Hmm.. interesting, did your fish have them at all??? That you knew of anyways?? Or did you just find them on your glass?


----------



## Johnnyfishtanks (Apr 21, 2010)

so what is it ??????


----------



## darb (Apr 21, 2010)

Black worms are black as far as I know, that looks like a little red wriggler which matches the images of camallanus worms that I have seen. Terrestrial worms require air to live for any period of time and won't last very long in an aquarium.

Either way, are you willing to risk it?

Treatment is either Panacur if they are eating (soak food and treat tank) or Levamisole HCL if your fish are not.


----------



## Mferko (Jun 8, 2010)

doesnt look black :/


----------



## davefrombc (Apr 21, 2010)

There are a lot of small aquatic "worms" that you might find in your tank As far as I know they are all harmless.. Some "worms" like blood worms are actually a fly larva. There are also a number of worms know as detritis worms , and that is likely what you have .. They could have come in with plants. They are harmless, and if the fish see them , food .. Callamanus worms develop inside the fishes body and you will not find living ones in the sand. If it is live and you find it in the sand, it is harmless.


----------



## neven (May 15, 2010)

looks like a tubiflex, avg size 2-5cm

too many means you need to maintain better, a few are not bad though

in 4 years i've had one i found in my tanks


----------



## jkam (Apr 21, 2010)

L!$A said:


> Hmm.. interesting, did your fish have them at all??? That you knew of anyways?? Or did you just find them on your glass?

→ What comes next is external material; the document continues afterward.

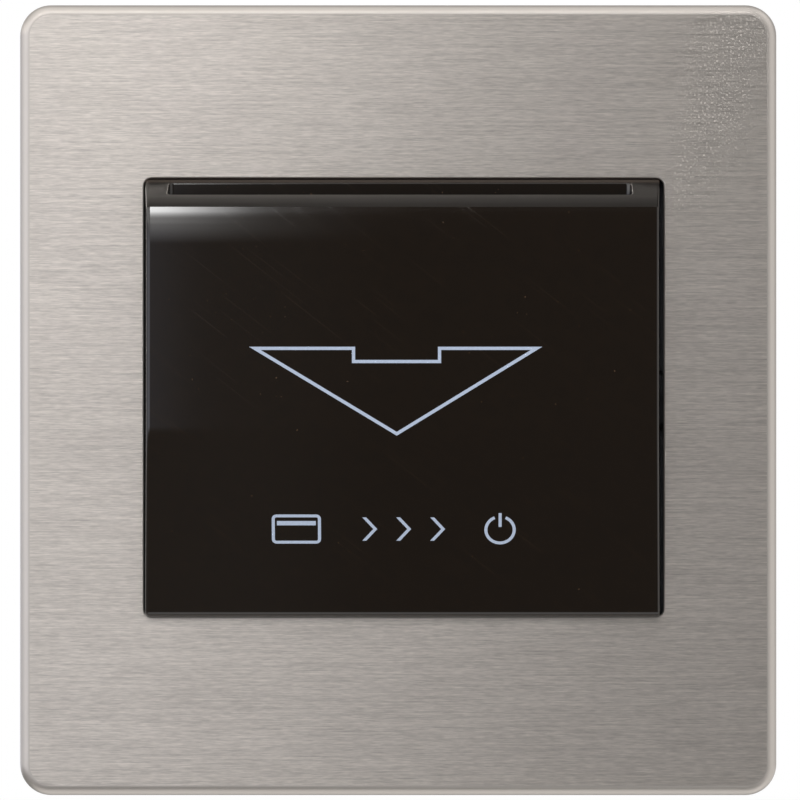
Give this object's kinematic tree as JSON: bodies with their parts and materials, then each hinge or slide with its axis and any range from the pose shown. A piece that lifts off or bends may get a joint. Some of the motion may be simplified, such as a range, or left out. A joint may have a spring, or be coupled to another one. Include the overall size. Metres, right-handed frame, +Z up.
{
  "type": "key card switch",
  "caption": "Wall switch with a square brushed steel plate and a wedge-shaped gloss black front whose top slot takes a key card that presses a sprung lever against a snap switch.",
  "frame": {"origin": "middle of the wall plate on the wall plane, midway between the two wall screws", "axes": "+X to the right seen from the room, +Z up, +Y into the wall"},
  "size_m": [0.09, 0.0457, 0.094],
  "materials": {
    "steel_face": "horizontally brushed stainless steel with a polished rolled edge",
    "frame_plastic": "satin moulded",
    "yoke_steel": "zinc plated",
    "screw_steel": "nickel plated",
    "gloss_black": "gloss black moulded, satin on top",
    "guide_plastic": "satin moulded",
    "housing_plastic": "off-white moulded",
    "lever_plastic": "natural acetal",
    "spring_steel": "drawn wire",
    "switch_plastic": "black thermoset",
    "button_plastic": "red moulded",
    "tab_brass": "stamped",
    "strap_copper": "stamped copper",
    "terminal_brass": "machined"
  },
  "bodies": {
    "switch_body": {"face_plate": "steel_face", "plate_frame": "frame_plastic", "mounting_yoke": "yoke_steel", "wall_screws": "screw_steel", "front_cover": "gloss_black", "card_guide": "guide_plastic", "guide_screws": "screw_steel", "mechanism_housing": "housing_plastic", "rear_cover": "housing_plastic", "rear_cover_screws": "screw_steel", "lever_pin": "screw_steel", "lever_spring": "spring_steel", "switch_case": "switch_plastic", "switch_tabs": "tab_brass", "switch_screws": "screw_steel", "strap_common": "strap_copper", "strap_open": "strap_copper", "strap_closed": "strap_copper", "terminal_common": "terminal_brass", "terminal_open": "terminal_brass", "terminal_closed": "terminal_brass", "terminal_screws": "screw_steel"},
    "lever": {"card_lever": "lever_plastic"},
    "button": {"switch_button": "button_plastic"}
  },
  "joints": [
    {"name": "lever_pivot", "type": "hinge", "parent": "switch_body", "child": "lever", "pos_m": [0, -0.0034, 0.012], "axis": [1, 0, 0], "range_deg": [0, 21], "stiffness_Nm_per_rad": 0.012, "springref_deg": -20.05, "deforming": ["lever_spring"]},
    {"name": "button_slide", "type": "slide", "parent": "switch_body", "child": "button", "axis": [0, 1, 0], "range_m": [0, 0.00191]}
  ],
  "couplings": [
    {"joint": "button_slide", "follows": "lever_pivot", "m_per_rad": 0.0052}
  ]
}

found them on my glass AFTER i found them in my fish. I was treating with Levamisole. never saw them again after i treated once more.


----------



## davefrombc (Apr 21, 2010)

Worms protruding from a fish is different than worms in the sand .. Those hanging from a fish are most likely camallanus worms , and are definitely harmfull to them .. However , they cannot live outside the fish. It is their free swimming larvae that infect fish .. Levamisole will kill the camallanus and they will be expelled then. Any camallanus you find on the glass or sand will be dead. If it is a live worm living in the sand , it is not a camallanus .


----------